BY DASHIELL ALLEN | After Yuh-Line Niou’s hotly anticipated announcement that she’s challenging fellow Democrat Brian Kavanagh for his seat in the state Senate, the question remains who will try to fill her place in the Assembly.
Niou announced her candidacy on Sunday morning, pledging to “fight for underrepresented communities” and ensure an equitable post-pandemic recovery. She’s entering the race endorsed by New York Communities for Change, actress and former governor candidate Cynthia Nixon and her former boss Assemblymember Ron Kim.
Immediately following Niou’s announcement, two other state Senate candidates dropped out of the race to support her.
One of them, Illapa Sairitupac, who is endorsed by the Democratic Socialists of America, told The Village Sun that he’s shifting his sights to the Assembly seat, which covers much of the same area. He spoke exclusively with The Village Sun about his campaign.
The openly gay son of working-class Indigenous Peruvian immigrants, Sairitupac is a social worker who has called the Lower East Side home for the past nine years.
A first-time candidate, he’s proud not to be a “political insider,” having never previously worked for a politician or run a campaign. Instead he’s running as an activist and organizer, who’s well-known within the New York D.S.A.’s eco-socialist working group.
If he wins the Assembly seat, Sairitupac would be the first D.S.A. politician representing Manhattan, in a district that spans the socioeconomic spectrum, ranging from the working-class neighborhoods of the Lower East Side and Chinatown to the elite Financial District.
“I think it would be pretty poetic and pretty great if a socialist represented Wall Street,” he said.
Sairitupac’s biggest priority if elected to office would be tackling climate change.
“The climate crisis is already at our doors, the floods are here,” he said, “and we need city, state and federal governments working together to protect working-class communities from the devastating impacts of climate change with holistic solutions as part of the Green New Deal and not just cutting corners.”
Sairitupac will fight to pass the New York Build Public Renewables Act, which would be a major step toward transitioning completely away from fossil fuels. Last June he and a group of D.S.A. activists were arrested after they chained themselves on Broadway outside City Hall demanding the bill’s passage.
More locally, Sairitupac is a fervent supporter of the Chinatown Working Group’s neighborhood rezoning plan, which would limit development and prevent displacement in the area. He’s also against the city’s plan to build a “megajail” in the heart of Chinatown.
He feels directly affected by those issues.
“Every day I’m nervous about being displaced,” he said, referring to the ever-rising cost of living in the area.
“I think it’s important to be a legislator but also an organizer,” Sairitupac said. “So I want to be that combination of someone that doesn’t just sit in his office but who also is always engaged in the community in these fights on the ground.
“As a working-class person, I think it’s important that a working-class candidate run in this race,” he said, “as someone who knows how it is to be on food stamps, someone who knows how it is to be at the mercy of capitalism, which I have been time and again.”
Among other prospective candidates for Niou’s Assembly seat are Grace Lee, a neighborhood business owner and activist, and Alana Sivin, a socialist public defender.
Lee, who fell short in a bid against Niou in 2020, told The Village Sun that she’s “weighing all options.”
Sivin dropped out of the state Senate race shortly after Niou’s announcement.
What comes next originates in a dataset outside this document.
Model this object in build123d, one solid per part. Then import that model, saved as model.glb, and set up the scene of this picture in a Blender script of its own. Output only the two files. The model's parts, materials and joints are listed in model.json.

She told The Village Sun that she plans to “talk with my neighbors and community members to see how I can best serve the community going forward.” She added she recently tested positive for COVID-19 and is right now “focused on getting fully healthy and recuperating.”
In a statement of support for Niou, Sivin said Niou “has been there for her community as an unapologetically outspoken member of the Assembly, and I trust her to take our fight to the state Senate.”
Another state Senate candidate, Democratic district leader Vittoria Fariello, told The Village Sun that Niou’s recent announcement doesn’t change her plans to take on Kavanagh.
“Clearly, there is a deep dissatisfaction with our representation in the Senate, which is why I’m running,” she said in a statement.
“I will build on my nearly 30 years of public service by continuing to fight for housing, healthcare and against the political machine… . I wish Yuh-Line and Brian the best of luck, and look forward to a spirited primary race.”
This race will be Kavanagh’s first major challenge since he was selected in 2017 in what critics called a backroom deal between Democratic Party bosses to fill the seat formerly held by Daniel Squadron.